Roth: There was no table. All of this has been about standing in the corridor outside the room where the table is located and squabbling about whether the other side will agree to go through the door and sit down. From the standpoint of simple negotiating strategy, dealing with such a potent, emotive issue as a wholesale release of murderers as a threshold issue prior to starting to talk is simply absurd. The fact that Israel (a) took the Abbas demand seriously and then (b) actually complied with it is a commentary on the scale of Obama administration pressure and on how Israel’s political leadership understands its role vis a vis its supporters.
AJN: Is Netanyahu merely kowtowing to pressure from the US?
Roth: Israel’s political leadership clearly bowed to US demands. There’s no point in addressing our disappointment and frustration at the Obama administration. Politics and foreign relations are always about protecting your own interests, and the US certainly has those. So does Netanyahu.
But, and it’s a very large ‘but’, unlike the Obama administration, Netanyahu owes his political legitimacy to the views of the Israelis who vote in elections. In pushing this disgraceful decision through his cabinet, he dealt with one source of pressure by choosing to ignore all the others. The issues he ignored go to the heart of his right to speak for Israelis.
He ignored the legal justice system which sentenced these prisoners to long-term incarceration. He ignored the entitlement of all Israeli citizens to believe the system of law and order in Israel is free of interference from the politicians and their short-term attention spans. He ignored what he himself knows to be true about negotiating with the terrorists and releasing them from prison under pressure.

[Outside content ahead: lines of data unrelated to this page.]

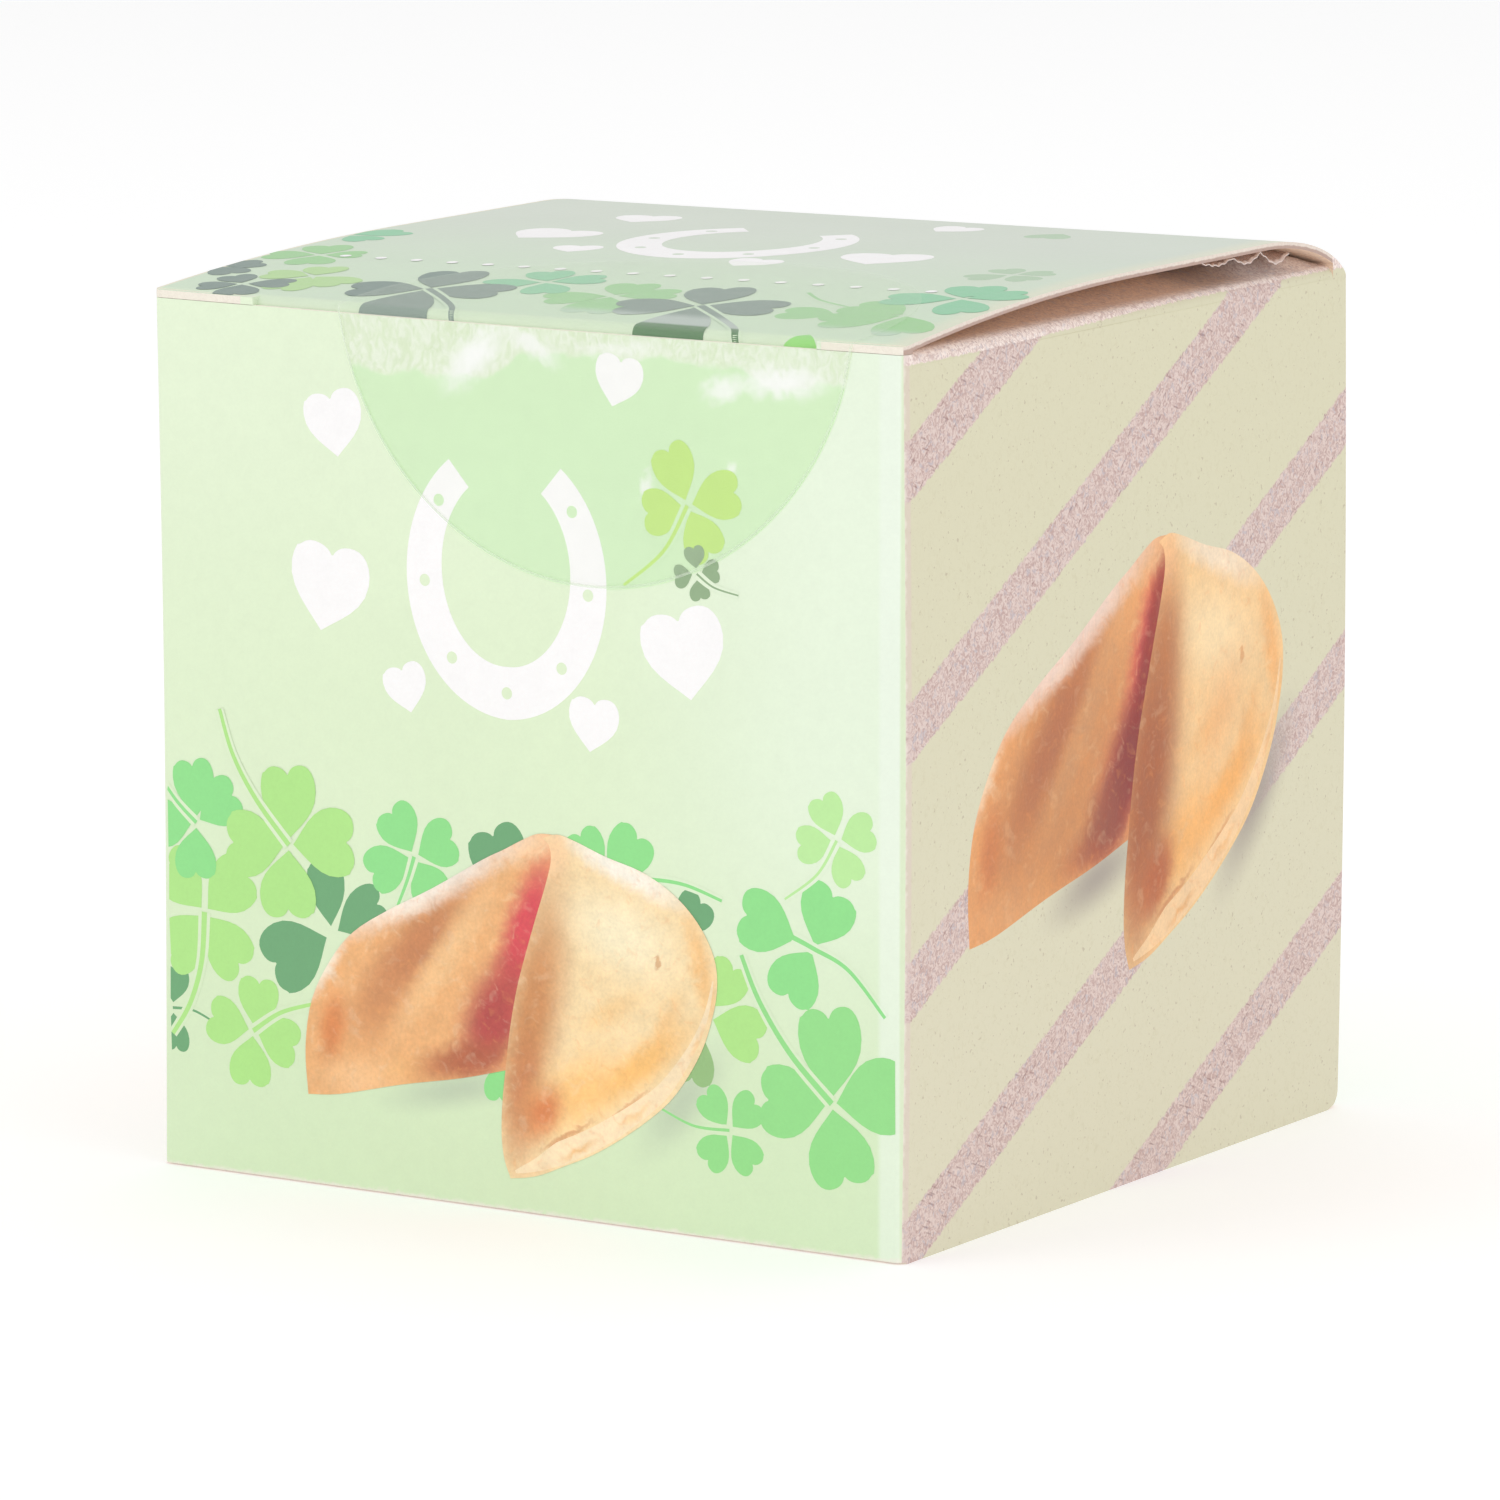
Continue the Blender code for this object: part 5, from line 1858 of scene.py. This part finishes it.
def make_camera():
    """The camera at the photograph's viewpoint."""
    deselect_all()
    flat = math.cos(CAMERA_ELEVATION)
    toward = (math.sin(CAMERA_AZIMUTH) * flat, -math.cos(CAMERA_AZIMUTH) * flat, math.sin(CAMERA_ELEVATION))
    back = Vector(toward)
    bpy.ops.object.camera_add(location=CAMERA_AIM + back * CAMERA_DISTANCE)
    camera = bpy.context.object
    camera.name = "studio_camera"
    camera.rotation_mode = "XYZ"
    camera.rotation_euler = (math.pi / 2 - CAMERA_ELEVATION, CAMERA_ROLL, CAMERA_AZIMUTH)
    camera.data.lens = CAMERA_LENS
    camera.data.sensor_width = CAMERA_SENSOR
    bpy.context.scene.camera = camera


def add_light(name, place, size, power):
    """A square softbox that looks at the carton's middle."""
    deselect_all()
    bpy.ops.object.light_add(type="AREA", location=place)
    light = bpy.context.object
    light.name = name
    light.data.size = size
    light.data.energy = power
    toward = Vector((0, 0, MID_HEIGHT)) - Vector(place)
    light.rotation_euler = toward.to_track_quat("-Z", "Y").to_euler()


def make_studio():
    """A pale floor under soft white light."""
    deselect_all()
    bpy.ops.mesh.primitive_plane_add(size=FLOOR_SIZE)
    floor = named("studio_floor")
    material, _, shader = start_material("pale_floor")
    shader.inputs["Base Color"].default_value = FLOOR_WHITE
    shader.inputs["Roughness"].default_value = FLOOR_ROUGHNESS
    shader.inputs["Emission Color"].default_value = WHITE
    shader.inputs["Emission Strength"].default_value = FLOOR_GLOW
    floor.data.materials.append(material)
    for softbox in SOFTBOXES:
        add_light(*softbox)
    world = bpy.data.worlds.new("studio_air")
    world.use_nodes = True
    air = world.node_tree.nodes["Background"]
    air.inputs["Color"].default_value = WHITE
    air.inputs["Strength"].default_value = AIR_LIGHT
    bpy.context.scene.world = world


def main():
    """Build the dressed carton and its studio."""
    make_camera()
    make_studio()
    groups = shared_effects()
    finishes = card_finishes(groups)
    make_carton(finishes)
    make_prints(finishes, card_inks(groups))
    make_seal(seal_finish())
    make_wrapper(wrapper_finish())
    bpy.context.scene.view_settings.view_transform = "Standard"


main()
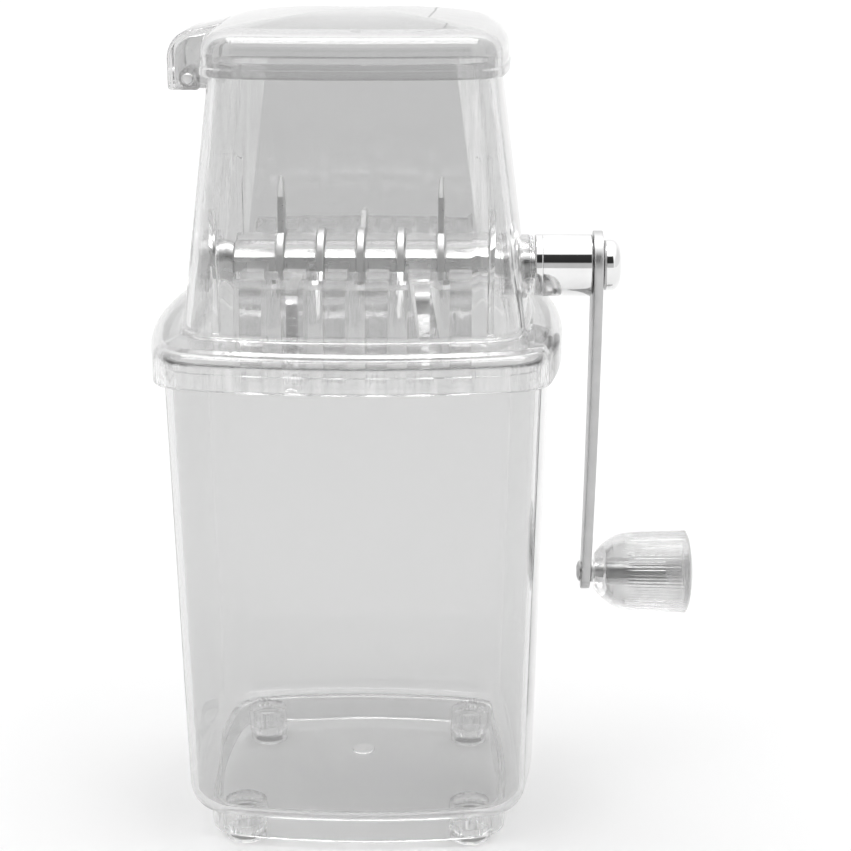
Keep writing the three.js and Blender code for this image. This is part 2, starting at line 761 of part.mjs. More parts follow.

In his own book on this subject, he defined what politicians must know: “A government that seeks the defeat of the terrorists must refuse to release convicted terrorists from prisons… Releasing imprisoned terrorists emboldens them and their colleagues… By nurturing the belief that their demands are likely to be met in the future, you encourage terrorist blackmail of the very kind that you want to stop.” (We blogged about this a few days ago: “To defeat the terrorists, what one thing must a government never do?”)
So we’re left wondering at which point Netanyahu was being frank and determined. Was it when he wrote the book? Or when he was put to the actual test? It cannot be both. At one of those two points, he was doing and saying something in which he did not believe.